─── RECORD EXCERPTS ───

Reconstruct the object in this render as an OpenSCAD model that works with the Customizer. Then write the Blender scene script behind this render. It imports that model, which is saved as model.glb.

───
─── RECORD EXCERPTS ───

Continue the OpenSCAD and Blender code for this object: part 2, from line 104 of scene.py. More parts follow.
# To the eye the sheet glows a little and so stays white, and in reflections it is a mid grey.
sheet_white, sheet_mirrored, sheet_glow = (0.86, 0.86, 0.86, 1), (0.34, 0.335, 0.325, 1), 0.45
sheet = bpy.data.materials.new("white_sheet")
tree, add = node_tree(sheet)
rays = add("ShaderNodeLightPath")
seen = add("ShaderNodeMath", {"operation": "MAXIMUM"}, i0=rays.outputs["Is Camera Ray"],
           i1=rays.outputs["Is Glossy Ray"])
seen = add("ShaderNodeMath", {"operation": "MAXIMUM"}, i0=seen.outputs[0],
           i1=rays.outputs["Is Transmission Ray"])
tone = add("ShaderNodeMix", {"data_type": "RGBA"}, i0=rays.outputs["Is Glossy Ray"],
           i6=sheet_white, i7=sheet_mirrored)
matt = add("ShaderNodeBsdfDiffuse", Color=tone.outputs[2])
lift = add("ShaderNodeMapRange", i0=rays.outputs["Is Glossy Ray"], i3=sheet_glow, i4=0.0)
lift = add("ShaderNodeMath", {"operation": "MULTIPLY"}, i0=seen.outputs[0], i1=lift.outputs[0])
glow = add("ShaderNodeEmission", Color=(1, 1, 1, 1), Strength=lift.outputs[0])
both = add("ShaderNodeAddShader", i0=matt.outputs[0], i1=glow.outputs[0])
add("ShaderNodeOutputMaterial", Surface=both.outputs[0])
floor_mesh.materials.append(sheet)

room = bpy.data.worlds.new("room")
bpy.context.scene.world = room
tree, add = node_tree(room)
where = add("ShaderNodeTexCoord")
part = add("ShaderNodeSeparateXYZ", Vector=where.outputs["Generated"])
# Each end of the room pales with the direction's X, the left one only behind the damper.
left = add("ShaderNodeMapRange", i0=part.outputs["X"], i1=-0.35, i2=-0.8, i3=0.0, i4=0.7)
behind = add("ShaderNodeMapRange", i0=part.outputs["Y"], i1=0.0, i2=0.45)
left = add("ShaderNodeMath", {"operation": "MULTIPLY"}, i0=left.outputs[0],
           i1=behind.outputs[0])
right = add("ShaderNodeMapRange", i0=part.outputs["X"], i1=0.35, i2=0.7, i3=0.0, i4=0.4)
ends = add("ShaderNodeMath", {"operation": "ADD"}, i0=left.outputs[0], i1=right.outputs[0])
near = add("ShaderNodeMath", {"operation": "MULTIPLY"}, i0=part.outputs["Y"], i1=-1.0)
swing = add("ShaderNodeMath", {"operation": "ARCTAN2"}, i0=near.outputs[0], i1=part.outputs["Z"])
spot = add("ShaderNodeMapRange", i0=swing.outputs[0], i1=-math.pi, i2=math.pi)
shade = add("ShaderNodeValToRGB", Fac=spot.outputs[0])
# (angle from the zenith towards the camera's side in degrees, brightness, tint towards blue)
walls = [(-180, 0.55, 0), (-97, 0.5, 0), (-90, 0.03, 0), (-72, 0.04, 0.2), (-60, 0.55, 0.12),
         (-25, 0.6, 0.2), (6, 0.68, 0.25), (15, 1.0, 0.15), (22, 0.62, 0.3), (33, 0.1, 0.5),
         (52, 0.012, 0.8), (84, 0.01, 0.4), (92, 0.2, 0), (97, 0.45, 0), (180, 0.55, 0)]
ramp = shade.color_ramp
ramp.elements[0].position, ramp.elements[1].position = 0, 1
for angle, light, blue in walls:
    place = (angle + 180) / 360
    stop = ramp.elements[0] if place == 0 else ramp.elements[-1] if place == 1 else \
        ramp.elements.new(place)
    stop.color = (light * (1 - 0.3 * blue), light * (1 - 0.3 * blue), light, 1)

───
─── RECORD EXCERPTS ───

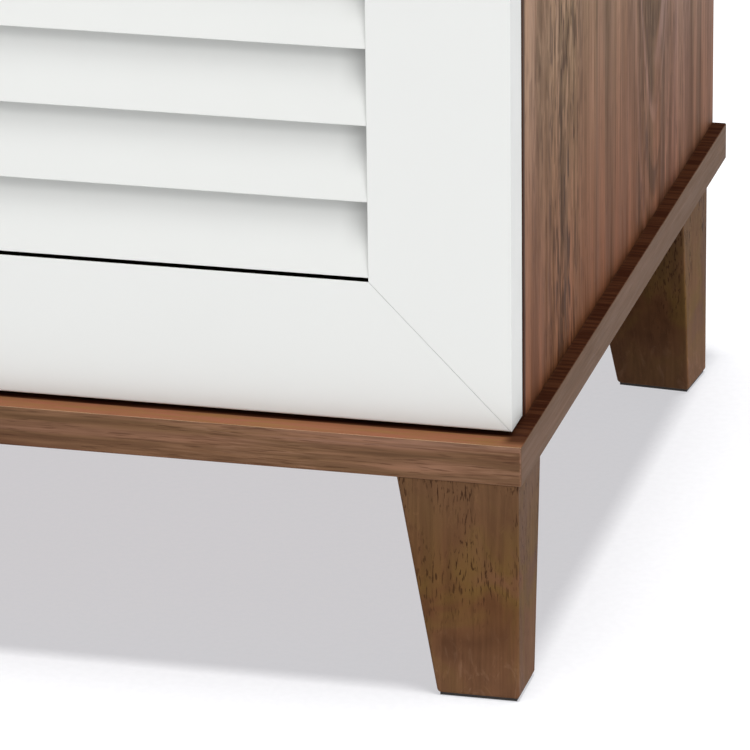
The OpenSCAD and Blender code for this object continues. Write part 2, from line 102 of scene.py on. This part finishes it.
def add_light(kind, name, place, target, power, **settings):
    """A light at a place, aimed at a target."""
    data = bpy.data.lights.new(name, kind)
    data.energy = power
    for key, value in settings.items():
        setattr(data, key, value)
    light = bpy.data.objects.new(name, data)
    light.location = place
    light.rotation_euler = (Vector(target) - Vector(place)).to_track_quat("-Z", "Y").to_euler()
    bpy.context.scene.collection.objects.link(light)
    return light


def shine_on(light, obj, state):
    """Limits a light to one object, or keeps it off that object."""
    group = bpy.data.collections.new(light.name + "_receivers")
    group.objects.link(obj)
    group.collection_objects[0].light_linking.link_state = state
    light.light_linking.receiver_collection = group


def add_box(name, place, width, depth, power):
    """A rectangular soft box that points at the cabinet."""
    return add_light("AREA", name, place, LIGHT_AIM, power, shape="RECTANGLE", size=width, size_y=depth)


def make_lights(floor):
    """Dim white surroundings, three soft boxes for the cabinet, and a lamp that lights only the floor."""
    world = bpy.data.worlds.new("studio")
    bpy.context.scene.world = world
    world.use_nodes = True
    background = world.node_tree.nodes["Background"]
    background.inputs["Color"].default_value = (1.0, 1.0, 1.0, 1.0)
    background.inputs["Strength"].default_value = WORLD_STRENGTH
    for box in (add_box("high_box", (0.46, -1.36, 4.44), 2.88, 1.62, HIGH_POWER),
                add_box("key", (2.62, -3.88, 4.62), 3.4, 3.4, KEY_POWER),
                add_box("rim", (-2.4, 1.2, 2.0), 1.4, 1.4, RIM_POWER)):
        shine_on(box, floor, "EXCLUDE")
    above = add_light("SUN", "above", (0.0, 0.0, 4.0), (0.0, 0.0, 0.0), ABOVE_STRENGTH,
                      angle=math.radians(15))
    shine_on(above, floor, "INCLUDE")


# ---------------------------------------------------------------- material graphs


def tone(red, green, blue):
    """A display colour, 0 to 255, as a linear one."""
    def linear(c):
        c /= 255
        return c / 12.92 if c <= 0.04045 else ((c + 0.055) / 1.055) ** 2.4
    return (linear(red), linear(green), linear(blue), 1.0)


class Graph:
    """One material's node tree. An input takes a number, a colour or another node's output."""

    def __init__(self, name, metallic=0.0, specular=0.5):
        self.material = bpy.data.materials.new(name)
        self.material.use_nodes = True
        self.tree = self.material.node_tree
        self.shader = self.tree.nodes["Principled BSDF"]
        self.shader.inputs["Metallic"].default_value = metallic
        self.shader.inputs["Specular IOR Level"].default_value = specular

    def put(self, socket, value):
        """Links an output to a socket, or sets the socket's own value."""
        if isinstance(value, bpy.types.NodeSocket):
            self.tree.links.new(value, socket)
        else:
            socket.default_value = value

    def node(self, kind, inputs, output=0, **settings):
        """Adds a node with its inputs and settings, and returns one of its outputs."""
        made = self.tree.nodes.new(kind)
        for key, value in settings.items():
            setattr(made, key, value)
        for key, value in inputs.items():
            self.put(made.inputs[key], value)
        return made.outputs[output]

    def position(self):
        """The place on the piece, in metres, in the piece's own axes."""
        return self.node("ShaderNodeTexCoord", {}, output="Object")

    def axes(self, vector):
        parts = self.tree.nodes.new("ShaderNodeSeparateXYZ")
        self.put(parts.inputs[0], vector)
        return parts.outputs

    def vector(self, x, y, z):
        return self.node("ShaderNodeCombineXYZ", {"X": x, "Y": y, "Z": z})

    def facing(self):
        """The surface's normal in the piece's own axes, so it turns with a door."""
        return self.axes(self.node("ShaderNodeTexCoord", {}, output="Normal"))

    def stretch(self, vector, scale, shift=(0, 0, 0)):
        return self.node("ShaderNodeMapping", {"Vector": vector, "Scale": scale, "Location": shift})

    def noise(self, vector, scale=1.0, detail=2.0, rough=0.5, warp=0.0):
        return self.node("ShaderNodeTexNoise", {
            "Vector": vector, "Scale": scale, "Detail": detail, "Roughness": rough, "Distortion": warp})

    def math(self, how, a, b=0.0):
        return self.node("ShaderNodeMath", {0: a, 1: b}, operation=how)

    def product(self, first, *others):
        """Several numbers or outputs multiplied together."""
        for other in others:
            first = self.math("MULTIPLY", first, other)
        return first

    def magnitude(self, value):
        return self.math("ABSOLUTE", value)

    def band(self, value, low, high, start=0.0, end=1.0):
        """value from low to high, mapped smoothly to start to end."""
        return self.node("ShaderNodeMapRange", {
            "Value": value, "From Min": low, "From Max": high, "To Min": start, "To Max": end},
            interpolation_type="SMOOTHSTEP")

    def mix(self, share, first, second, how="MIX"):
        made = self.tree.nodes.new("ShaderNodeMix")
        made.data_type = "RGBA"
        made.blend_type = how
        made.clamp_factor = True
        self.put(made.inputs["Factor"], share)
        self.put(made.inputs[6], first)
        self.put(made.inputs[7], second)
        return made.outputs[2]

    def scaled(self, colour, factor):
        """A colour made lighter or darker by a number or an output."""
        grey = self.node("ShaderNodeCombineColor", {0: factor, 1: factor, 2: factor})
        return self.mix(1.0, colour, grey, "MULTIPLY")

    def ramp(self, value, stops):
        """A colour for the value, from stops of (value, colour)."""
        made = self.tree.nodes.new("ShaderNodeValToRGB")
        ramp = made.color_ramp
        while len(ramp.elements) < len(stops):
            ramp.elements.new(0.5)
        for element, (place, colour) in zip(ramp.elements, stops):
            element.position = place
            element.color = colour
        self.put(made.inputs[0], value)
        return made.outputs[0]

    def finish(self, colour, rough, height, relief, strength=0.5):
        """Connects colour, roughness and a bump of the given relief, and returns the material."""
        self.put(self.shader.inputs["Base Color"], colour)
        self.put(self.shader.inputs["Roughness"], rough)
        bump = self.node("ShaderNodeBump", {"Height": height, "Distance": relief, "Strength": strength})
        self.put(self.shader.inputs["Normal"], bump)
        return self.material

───

(TASK DESCRIPTION) Copy each line of the data above that holds "behind".

(EXERCISE RESULT)
Reconstruct the object in this render as an OpenSCAD model that works with the Customizer. Then write the Blender scene script behind this render. It imports that model, which is saved as model.glb.
# Each end of the room pales with the direction's X, the left one only behind the damper.
behind = add("ShaderNodeMapRange", i0=part.outputs["Y"], i1=0.0, i2=0.45)
           i1=behind.outputs[0])